What the task requires: Bring together all lines of the material below that contain the string "materials".

___ Supplied entries ___

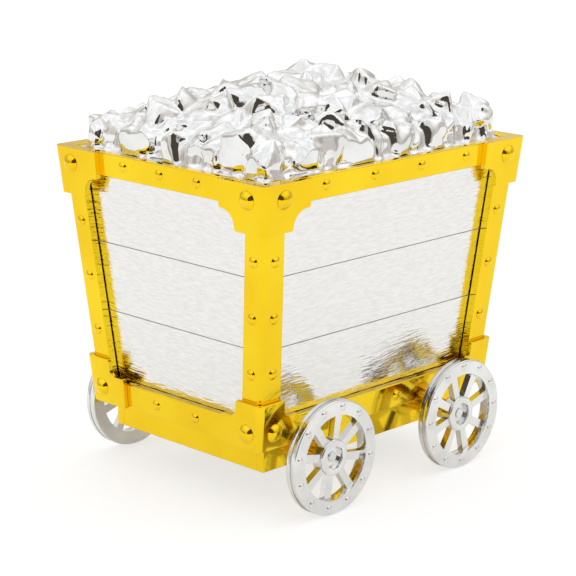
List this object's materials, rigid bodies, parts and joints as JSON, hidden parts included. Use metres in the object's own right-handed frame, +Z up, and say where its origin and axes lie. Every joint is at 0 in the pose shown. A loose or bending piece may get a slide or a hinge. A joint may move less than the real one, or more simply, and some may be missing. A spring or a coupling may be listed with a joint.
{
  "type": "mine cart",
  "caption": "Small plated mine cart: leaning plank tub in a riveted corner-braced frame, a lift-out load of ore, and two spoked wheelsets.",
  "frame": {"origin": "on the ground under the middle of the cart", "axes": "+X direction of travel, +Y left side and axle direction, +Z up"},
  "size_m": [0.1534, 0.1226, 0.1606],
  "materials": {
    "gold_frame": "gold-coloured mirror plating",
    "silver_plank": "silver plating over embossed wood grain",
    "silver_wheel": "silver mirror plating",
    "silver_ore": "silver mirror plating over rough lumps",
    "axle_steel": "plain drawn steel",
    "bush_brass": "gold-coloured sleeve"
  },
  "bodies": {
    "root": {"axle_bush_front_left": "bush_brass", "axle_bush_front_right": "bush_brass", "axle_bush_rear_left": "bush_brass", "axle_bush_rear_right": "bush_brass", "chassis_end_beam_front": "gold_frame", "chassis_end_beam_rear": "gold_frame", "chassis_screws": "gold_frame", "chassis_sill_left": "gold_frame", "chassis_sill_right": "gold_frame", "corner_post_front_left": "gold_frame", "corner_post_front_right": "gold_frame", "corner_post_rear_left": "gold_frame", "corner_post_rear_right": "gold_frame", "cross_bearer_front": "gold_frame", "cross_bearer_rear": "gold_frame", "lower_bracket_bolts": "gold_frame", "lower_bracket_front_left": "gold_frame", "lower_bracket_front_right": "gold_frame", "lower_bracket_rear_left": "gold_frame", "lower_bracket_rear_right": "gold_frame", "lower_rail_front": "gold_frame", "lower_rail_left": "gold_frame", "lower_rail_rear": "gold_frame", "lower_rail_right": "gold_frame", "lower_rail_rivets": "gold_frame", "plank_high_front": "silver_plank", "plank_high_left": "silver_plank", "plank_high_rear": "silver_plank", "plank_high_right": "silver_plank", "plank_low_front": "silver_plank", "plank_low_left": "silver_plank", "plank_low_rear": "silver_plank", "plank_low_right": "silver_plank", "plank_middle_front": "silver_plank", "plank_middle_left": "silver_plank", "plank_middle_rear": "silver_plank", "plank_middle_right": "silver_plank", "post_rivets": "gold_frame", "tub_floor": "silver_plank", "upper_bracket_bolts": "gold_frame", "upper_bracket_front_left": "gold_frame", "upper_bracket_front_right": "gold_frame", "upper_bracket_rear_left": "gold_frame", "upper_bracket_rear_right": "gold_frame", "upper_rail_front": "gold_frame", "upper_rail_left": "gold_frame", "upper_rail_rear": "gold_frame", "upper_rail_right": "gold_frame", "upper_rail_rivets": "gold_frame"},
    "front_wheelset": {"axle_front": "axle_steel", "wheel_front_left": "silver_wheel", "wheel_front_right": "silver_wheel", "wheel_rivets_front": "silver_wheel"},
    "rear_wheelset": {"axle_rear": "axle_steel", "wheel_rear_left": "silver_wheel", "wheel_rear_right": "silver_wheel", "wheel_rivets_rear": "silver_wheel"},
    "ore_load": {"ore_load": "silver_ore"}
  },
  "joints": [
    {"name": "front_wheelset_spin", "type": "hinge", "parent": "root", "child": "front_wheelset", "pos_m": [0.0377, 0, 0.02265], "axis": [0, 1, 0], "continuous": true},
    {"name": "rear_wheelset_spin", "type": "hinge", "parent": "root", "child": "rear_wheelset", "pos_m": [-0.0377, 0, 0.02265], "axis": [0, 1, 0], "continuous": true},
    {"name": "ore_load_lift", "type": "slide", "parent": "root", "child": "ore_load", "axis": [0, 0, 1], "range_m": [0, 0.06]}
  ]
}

___
___ Supplied entries ___

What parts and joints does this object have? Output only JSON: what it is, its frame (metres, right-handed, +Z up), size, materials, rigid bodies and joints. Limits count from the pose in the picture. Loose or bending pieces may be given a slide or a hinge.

___
___ Supplied entries ___

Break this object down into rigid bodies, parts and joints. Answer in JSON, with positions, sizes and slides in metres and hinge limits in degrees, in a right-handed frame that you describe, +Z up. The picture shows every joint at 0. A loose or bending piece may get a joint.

___

Task output:
List this object's materials, rigid bodies, parts and joints as JSON, hidden parts included. Use metres in the object's own right-handed frame, +Z up, and say where its origin and axes lie. Every joint is at 0 in the pose shown. A loose or bending piece may get a slide or a hinge. A joint may move less than the real one, or more simply, and some may be missing. A spring or a coupling may be listed with a joint.
  "materials": {
What parts and joints does this object have? Output only JSON: what it is, its frame (metres, right-handed, +Z up), size, materials, rigid bodies and joints. Limits count from the pose in the picture. Loose or bending pieces may be given a slide or a hinge.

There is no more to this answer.